Conterrâneo do papa morto, monsenhor Oder recebeu a incumbência de organizar a primeira fase do processo de sua beatificação: a investigação da vida e das virtudes de Karol Wojtyla. No início, o processo se deu rapidamente. No dia em que se completaram 24 anos do atentado contra João Paulo II, 13 de maio de 2005, o cardeal Camillo Ruini, vigário-geral de Roma, pediu a Bento XVI a abertura antecipada do processo de beatificação, dispensando o período protocolar de cinco anos de espera depois da morte de um candidato.

O próprio João Paulo II já havia quebrado o protocolo - algo que só um papa pode fazer - ao dispensar o termo no caso de Madre Tereza de Calcutá (morreu em 1997 e já era beata em 2003).

Os poloneses queriam que "seu" papa fosse batizado na visita de Bento XVI ao país, em maio, mas o tempo era curto.

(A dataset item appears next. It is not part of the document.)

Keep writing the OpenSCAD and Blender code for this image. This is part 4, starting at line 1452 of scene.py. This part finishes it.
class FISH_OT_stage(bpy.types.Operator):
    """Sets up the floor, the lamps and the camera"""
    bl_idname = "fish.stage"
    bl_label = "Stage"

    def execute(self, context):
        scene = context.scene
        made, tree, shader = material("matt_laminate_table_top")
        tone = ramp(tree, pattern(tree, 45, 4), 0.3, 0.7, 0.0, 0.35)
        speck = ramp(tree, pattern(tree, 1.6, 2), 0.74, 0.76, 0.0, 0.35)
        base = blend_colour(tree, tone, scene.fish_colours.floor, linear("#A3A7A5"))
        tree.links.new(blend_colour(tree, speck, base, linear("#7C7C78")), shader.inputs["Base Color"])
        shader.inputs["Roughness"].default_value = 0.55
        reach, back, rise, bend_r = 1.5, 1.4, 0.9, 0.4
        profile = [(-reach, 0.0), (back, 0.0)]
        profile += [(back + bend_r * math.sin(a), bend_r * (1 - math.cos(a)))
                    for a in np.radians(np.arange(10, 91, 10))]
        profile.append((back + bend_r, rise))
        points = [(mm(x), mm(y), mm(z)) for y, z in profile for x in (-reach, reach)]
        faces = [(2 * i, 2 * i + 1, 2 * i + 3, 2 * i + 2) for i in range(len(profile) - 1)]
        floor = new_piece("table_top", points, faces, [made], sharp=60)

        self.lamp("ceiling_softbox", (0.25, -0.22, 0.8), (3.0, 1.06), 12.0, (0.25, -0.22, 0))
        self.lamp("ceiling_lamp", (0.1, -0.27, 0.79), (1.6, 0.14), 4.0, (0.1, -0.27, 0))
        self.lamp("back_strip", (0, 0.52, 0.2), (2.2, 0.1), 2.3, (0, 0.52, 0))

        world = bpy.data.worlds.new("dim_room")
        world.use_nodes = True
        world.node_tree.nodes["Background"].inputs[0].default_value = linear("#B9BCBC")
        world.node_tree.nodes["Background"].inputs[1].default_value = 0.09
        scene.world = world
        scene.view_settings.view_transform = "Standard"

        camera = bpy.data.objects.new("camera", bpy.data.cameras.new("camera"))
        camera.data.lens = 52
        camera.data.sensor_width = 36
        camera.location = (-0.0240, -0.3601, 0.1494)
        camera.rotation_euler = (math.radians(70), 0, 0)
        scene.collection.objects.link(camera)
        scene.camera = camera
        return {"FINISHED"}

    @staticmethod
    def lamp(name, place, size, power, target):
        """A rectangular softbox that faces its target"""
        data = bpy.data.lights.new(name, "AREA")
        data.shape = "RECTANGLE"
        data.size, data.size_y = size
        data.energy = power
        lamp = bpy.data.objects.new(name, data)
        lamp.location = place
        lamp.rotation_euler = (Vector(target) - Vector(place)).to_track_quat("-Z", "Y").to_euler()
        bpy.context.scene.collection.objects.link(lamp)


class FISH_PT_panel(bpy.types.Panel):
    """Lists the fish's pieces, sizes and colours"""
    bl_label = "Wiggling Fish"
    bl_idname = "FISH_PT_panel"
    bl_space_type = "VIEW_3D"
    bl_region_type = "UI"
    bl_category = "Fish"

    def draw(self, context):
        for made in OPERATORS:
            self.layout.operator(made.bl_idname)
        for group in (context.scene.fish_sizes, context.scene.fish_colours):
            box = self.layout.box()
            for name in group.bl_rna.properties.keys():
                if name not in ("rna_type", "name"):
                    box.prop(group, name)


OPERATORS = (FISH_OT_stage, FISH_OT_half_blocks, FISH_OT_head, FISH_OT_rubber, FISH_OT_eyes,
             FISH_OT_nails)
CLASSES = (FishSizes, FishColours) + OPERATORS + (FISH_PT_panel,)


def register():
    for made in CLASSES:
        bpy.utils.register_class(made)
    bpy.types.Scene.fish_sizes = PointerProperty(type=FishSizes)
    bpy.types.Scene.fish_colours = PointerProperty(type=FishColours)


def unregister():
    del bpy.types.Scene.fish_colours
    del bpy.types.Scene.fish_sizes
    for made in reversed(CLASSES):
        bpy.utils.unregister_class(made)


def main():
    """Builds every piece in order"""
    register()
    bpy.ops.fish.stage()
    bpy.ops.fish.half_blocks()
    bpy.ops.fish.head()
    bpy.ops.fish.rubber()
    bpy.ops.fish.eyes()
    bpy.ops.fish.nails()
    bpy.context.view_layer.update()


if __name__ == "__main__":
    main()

Ao monsenhor Oder ainda resta ouvir 130 pessoas que conviveram com João Paulo II e examinar milhares de documentos para concluir a parte histórica. Então, vem o mais difícil, a comprovação de um milagre.

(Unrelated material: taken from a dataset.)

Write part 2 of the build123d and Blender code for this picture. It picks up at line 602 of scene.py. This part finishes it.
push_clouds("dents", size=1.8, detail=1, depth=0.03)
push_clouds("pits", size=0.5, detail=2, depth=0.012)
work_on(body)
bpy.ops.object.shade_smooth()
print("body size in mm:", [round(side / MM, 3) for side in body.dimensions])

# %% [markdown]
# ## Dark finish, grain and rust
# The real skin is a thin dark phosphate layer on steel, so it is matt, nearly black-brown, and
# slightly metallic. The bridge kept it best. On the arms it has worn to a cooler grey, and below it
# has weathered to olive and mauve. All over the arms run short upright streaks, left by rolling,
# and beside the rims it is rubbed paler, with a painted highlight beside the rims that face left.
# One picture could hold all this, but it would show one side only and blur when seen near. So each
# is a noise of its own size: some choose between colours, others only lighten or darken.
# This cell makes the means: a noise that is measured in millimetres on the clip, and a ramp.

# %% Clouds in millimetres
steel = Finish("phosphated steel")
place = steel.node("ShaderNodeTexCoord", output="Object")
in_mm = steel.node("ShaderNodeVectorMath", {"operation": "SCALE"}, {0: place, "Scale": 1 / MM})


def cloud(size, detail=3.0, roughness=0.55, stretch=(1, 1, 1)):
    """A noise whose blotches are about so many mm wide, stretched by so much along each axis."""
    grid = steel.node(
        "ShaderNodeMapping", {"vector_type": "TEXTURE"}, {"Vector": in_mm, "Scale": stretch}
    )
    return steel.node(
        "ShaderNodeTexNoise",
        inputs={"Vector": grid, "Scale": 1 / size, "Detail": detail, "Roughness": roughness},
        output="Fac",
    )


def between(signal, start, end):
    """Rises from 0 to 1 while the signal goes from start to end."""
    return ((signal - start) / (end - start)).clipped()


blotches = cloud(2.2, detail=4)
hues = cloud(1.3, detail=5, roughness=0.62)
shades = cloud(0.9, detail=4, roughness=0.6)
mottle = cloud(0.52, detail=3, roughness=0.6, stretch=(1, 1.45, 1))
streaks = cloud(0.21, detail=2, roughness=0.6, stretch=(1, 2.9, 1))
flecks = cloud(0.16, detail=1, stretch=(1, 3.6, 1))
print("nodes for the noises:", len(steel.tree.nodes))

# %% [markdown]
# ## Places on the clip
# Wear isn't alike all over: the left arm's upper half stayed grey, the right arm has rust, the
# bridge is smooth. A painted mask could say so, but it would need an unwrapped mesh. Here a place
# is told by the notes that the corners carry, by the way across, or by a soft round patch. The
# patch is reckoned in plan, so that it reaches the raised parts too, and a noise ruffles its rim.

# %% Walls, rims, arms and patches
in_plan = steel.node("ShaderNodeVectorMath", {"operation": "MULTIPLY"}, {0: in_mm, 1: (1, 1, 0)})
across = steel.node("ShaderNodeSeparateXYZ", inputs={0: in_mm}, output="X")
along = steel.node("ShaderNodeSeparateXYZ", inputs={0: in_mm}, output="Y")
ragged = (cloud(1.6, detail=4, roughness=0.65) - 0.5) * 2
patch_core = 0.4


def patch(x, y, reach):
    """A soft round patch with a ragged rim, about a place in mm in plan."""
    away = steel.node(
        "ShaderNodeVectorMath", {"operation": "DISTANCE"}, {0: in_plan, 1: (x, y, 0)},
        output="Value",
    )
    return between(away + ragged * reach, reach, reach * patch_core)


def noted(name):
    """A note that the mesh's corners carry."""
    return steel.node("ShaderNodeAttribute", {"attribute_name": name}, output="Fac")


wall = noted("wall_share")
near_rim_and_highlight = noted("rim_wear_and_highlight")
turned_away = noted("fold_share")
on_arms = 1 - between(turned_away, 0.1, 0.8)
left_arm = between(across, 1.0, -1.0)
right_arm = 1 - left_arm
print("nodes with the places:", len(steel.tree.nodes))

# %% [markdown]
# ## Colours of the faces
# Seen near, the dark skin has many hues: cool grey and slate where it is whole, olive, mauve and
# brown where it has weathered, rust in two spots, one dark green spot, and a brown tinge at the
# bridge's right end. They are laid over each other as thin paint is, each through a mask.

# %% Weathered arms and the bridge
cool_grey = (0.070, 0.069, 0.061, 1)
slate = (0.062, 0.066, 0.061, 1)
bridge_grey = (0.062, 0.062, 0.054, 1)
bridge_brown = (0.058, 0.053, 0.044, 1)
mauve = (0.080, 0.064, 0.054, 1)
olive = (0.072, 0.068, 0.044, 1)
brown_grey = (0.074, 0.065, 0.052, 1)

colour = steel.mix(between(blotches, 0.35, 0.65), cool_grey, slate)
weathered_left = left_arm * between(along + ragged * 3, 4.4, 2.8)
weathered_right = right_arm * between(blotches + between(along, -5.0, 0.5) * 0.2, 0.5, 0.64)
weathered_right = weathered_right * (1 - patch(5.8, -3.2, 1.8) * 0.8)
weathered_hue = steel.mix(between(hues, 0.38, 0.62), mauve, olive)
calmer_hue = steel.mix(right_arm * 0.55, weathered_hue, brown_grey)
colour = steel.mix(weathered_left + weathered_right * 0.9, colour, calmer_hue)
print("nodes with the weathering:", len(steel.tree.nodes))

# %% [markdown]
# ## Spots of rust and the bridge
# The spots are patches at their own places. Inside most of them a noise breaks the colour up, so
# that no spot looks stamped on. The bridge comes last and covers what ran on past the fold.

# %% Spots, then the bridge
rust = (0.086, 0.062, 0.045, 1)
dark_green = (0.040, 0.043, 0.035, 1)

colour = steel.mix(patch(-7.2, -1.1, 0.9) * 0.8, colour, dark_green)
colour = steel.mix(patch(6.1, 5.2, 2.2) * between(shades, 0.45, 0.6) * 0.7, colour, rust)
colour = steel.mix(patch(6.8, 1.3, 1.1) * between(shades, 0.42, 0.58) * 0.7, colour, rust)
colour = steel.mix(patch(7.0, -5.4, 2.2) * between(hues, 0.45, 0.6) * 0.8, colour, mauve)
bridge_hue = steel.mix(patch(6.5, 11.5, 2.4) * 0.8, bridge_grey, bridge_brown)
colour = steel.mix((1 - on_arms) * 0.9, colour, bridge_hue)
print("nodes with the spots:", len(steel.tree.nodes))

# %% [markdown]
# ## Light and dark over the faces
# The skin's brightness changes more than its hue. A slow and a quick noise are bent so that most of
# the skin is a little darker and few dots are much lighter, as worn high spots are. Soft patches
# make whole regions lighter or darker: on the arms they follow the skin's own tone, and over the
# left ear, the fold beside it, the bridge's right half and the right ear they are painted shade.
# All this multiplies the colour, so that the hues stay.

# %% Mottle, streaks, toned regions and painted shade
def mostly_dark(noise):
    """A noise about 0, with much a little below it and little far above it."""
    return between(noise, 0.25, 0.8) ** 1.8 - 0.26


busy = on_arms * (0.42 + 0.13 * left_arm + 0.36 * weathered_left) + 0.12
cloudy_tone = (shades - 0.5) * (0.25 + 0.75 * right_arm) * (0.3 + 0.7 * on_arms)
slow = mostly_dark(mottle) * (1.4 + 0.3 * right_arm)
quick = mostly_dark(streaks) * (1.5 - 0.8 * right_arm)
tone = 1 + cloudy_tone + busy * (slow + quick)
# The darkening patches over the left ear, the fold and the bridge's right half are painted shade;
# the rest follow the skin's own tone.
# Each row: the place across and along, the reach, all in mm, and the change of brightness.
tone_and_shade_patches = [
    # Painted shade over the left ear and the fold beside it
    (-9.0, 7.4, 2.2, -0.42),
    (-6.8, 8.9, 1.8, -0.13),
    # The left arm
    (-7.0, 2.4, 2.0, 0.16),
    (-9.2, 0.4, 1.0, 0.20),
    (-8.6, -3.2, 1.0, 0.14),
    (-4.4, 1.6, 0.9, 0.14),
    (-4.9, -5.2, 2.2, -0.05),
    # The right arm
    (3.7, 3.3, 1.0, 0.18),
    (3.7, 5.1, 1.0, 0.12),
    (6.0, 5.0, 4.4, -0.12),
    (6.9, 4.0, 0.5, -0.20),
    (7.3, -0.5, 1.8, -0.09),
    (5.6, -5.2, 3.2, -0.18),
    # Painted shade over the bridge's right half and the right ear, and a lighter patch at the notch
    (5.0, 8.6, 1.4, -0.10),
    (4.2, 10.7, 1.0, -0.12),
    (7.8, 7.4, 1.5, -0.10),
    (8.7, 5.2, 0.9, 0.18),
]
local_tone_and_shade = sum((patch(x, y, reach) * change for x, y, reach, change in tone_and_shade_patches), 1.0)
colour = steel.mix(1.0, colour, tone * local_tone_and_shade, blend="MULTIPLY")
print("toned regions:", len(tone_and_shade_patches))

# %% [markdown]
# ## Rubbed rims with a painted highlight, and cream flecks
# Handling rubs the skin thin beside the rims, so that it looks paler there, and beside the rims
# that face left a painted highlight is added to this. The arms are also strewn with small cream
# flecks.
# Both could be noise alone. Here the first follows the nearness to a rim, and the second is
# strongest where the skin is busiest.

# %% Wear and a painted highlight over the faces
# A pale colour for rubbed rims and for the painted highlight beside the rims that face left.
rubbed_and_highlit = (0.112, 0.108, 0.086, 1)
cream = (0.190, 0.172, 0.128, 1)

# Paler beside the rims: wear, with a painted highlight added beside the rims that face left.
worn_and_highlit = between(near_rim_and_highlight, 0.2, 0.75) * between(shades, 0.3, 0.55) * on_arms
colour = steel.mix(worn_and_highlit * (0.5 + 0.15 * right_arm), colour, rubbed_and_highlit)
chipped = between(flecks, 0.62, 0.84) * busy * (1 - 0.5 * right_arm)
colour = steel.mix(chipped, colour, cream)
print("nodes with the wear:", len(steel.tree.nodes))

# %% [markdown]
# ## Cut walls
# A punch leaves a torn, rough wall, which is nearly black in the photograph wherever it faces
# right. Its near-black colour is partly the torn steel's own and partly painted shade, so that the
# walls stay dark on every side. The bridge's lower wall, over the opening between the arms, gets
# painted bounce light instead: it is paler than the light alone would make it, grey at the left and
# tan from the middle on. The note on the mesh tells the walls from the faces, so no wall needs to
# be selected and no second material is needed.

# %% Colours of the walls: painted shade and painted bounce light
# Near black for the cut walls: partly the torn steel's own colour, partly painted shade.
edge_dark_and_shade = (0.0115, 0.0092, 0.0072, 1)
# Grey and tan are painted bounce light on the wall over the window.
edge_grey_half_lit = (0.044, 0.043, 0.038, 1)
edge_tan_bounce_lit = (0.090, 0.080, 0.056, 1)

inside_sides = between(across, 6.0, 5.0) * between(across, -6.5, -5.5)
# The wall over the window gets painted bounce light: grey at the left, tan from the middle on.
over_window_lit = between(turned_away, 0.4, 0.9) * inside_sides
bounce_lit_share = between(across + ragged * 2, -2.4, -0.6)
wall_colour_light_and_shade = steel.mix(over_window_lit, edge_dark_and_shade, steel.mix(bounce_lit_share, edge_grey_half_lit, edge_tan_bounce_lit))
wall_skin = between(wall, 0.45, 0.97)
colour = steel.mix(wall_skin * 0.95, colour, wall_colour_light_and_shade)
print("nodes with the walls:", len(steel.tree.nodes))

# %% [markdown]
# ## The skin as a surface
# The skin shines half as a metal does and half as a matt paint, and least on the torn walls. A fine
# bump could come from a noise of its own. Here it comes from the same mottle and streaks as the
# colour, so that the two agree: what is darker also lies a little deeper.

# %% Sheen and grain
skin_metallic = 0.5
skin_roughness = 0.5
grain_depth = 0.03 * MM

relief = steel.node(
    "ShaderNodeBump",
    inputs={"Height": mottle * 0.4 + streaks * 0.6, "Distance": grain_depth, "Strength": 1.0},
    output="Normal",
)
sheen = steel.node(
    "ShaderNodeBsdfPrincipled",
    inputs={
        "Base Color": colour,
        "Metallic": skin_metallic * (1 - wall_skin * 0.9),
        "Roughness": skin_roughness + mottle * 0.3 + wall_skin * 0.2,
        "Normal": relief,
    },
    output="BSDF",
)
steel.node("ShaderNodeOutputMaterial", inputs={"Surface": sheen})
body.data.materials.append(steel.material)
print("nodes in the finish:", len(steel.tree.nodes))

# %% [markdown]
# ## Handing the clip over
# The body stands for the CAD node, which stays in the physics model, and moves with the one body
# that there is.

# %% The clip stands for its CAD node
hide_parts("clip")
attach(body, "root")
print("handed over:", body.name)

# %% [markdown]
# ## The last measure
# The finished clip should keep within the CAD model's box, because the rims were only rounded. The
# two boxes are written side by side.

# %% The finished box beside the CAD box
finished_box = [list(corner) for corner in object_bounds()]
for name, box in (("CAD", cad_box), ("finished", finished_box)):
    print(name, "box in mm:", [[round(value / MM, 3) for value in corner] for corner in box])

O caso de uma freira francesa que teria sido curada do mal de Parkinson - do qual também sofria João Paulo II - pela intercessão do papa polonês deve ser o milagre "técnico", segundo Oder, que lhe garantirá o status de beato. A cura, detectada em outubro, tem as características exigidas para ser considerada milagrosa: é perfeita, inexplicável e duradoura.

O postulador ainda recebe centenas de relatos de graças. Criou uma página na internet (em português, www.vicariatusurbis.org/Beatificazione/Rescrittopo.asp) e lança hoje um boletim mensal, o Totus Tuus (Todo teu, em latim), lema do pontificado de João Paulo II em homenagem à Virgem, com notícias do processo. Antes mesmo de ser lançado, já recebeu 30 mil pedidos de assinatura - a 20 por ano. Será publicado em italiano, polonês, espanhol e inglês. No futuro, também em francês, português, russo e chinês.

DE BEATOS E SANTOS

Nos primeiros séculos da Igreja, os beatos e santos eram proclamados "vox populi", ou seja, por aclamação popular. Ou quando a eles se rendia culto "immemorabili" (desde tempos imemoráveis). Mártires eram declarados santos imediatamente. Dos 264 papas eleitos, 78 foram canonizados e outros 10 declarados beatos - dois deles elevados a essa condição por João Paulo II: Pio IX e João XXIII.

O papa polonês superou o número de beatificações de seus 37 antecessores desde 1588, quando foi criada a Congregação para as Causas dos Santos. Proclamou 1.338 beatos e 482 santos. Mas terá de esperar sua vez. João XXIII, o "papa bom", que liderou a Igreja até 1963, levou 35 anos para se tornar beato. Dois anos após sua morte, quiseram santificá-lo por aclamação no Concílio Vaticano II, que ele convocara. Mas o primeiro passo só foi dado com a ajuda de João Paulo II.